*REQUIRED WORK*:
In the records below, find the line that contains "Write part 2" and the line that contains "piece.data.materials.append(material)". Set down exactly those lines and every line between them, and nothing more.
──────── INFORMATION SUPPLIED ────────
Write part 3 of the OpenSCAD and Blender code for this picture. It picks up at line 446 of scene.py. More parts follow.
────────
──────── INFORMATION SUPPLIED ────────
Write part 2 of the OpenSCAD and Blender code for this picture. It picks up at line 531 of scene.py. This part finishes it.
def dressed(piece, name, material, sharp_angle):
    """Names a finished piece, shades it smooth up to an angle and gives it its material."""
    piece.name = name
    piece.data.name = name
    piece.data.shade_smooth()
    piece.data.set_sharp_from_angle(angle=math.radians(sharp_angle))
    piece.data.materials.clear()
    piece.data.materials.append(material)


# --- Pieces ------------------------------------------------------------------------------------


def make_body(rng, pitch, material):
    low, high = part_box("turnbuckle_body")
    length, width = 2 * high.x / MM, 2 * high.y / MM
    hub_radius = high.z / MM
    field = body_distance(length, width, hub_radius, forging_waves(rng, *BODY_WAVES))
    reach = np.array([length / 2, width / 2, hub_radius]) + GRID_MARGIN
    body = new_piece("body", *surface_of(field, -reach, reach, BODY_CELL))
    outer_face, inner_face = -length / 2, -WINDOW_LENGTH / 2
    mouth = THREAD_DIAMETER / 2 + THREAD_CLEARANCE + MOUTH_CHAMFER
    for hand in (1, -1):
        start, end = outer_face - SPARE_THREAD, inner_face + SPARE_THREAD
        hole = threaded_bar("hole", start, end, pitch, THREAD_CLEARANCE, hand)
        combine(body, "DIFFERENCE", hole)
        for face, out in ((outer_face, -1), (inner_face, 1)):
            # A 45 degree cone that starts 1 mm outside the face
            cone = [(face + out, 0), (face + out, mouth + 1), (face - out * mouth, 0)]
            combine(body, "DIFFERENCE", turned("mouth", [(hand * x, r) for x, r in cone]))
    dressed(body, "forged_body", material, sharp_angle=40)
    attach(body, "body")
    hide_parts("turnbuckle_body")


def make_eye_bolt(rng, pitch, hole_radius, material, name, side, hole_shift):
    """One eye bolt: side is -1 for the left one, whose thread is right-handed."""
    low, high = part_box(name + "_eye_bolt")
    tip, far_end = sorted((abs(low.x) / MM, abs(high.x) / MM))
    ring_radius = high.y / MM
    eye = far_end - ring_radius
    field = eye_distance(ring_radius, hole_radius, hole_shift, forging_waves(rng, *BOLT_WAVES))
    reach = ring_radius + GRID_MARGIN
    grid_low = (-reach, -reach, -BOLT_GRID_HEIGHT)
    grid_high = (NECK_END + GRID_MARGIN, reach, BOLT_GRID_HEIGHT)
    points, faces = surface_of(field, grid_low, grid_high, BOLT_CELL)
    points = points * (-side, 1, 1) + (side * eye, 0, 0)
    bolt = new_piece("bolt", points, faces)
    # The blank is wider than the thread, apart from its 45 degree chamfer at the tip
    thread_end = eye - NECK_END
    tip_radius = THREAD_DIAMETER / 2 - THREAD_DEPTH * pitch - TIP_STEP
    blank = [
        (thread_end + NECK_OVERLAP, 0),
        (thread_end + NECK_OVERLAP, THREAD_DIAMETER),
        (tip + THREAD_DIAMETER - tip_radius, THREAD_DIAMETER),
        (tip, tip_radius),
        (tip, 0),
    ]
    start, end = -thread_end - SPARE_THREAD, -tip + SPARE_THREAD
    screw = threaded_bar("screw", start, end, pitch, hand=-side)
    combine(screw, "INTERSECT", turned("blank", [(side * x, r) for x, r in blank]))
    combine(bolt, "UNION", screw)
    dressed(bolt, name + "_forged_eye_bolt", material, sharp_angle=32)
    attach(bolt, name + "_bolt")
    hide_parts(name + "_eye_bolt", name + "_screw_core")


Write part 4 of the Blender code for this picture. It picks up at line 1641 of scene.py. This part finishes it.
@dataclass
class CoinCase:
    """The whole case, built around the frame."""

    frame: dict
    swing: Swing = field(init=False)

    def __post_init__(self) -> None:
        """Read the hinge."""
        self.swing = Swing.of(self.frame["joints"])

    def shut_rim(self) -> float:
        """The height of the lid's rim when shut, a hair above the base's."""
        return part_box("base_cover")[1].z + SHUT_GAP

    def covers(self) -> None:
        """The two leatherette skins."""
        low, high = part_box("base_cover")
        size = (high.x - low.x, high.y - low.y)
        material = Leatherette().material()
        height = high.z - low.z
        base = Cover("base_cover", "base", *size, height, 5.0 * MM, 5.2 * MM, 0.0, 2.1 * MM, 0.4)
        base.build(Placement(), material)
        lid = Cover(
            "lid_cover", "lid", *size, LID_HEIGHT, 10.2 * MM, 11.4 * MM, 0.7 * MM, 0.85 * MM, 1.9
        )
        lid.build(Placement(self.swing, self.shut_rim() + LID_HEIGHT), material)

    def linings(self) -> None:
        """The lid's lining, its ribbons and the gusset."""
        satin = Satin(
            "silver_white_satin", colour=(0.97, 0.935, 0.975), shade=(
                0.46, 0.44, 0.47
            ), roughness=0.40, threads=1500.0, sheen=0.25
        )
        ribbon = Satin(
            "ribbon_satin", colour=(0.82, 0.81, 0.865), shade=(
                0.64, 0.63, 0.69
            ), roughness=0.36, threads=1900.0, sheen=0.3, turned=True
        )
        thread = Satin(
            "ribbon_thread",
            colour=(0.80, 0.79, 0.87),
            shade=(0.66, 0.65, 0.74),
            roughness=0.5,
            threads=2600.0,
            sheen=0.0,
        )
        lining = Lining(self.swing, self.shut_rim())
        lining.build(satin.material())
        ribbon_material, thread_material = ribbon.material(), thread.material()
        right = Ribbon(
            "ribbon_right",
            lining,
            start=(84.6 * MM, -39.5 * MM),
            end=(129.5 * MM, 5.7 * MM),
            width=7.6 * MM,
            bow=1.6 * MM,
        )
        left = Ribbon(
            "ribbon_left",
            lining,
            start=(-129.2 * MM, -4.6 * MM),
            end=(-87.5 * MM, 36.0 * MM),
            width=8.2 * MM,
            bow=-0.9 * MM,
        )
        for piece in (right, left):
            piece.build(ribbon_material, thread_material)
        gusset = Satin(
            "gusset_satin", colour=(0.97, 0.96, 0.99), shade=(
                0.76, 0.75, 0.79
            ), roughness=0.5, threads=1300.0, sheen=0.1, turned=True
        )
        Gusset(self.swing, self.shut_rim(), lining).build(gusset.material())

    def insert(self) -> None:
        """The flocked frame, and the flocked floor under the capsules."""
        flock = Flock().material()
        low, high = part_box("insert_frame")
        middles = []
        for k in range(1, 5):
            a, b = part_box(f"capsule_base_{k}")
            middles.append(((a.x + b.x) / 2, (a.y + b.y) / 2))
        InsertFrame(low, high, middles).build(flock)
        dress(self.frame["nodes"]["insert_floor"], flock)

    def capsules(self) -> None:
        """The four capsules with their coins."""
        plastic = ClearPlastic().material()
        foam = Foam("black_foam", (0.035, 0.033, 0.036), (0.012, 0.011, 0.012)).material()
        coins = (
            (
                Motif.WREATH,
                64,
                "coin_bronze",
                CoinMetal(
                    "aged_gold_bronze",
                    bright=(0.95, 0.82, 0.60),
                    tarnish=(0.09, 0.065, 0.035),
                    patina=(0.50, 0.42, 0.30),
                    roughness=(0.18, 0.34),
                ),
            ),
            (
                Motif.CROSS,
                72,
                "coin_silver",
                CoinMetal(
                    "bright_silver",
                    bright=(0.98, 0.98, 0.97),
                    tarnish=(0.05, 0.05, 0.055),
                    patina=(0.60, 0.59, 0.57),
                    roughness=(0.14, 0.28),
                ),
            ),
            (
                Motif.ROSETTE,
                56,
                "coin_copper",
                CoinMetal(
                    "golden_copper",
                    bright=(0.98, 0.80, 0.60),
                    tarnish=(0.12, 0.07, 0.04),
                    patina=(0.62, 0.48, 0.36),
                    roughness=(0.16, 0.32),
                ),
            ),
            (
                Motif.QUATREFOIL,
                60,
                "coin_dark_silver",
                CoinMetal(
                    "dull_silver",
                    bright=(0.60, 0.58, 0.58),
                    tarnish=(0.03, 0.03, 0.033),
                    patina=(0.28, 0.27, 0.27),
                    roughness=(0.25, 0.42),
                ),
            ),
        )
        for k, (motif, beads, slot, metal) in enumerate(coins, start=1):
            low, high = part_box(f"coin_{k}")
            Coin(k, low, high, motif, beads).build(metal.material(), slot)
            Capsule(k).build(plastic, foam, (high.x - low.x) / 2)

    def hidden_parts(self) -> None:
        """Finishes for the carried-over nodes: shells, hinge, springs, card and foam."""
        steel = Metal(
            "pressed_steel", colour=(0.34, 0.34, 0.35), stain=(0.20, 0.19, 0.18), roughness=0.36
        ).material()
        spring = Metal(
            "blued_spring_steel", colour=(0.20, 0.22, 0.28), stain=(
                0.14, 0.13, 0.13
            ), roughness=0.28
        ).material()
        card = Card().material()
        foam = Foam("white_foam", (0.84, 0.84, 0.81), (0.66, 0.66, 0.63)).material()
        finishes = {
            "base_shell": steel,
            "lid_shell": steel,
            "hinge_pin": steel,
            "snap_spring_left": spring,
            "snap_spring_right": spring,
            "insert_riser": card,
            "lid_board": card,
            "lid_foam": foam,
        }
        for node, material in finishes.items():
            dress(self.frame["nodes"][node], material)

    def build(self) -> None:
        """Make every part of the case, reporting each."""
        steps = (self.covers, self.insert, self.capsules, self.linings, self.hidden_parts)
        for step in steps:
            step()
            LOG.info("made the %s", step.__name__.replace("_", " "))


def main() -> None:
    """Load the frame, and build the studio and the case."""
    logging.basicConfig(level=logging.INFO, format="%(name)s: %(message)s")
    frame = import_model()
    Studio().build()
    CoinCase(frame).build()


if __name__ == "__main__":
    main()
────────
*TASK OUTPUT*:
Write part 2 of the OpenSCAD and Blender code for this picture. It picks up at line 531 of scene.py. This part finishes it.
def dressed(piece, name, material, sharp_angle):
    """Names a finished piece, shades it smooth up to an angle and gives it its material."""
    piece.name = name
    piece.data.name = name
    piece.data.shade_smooth()
    piece.data.set_sharp_from_angle(angle=math.radians(sharp_angle))
    piece.data.materials.clear()
    piece.data.materials.append(material)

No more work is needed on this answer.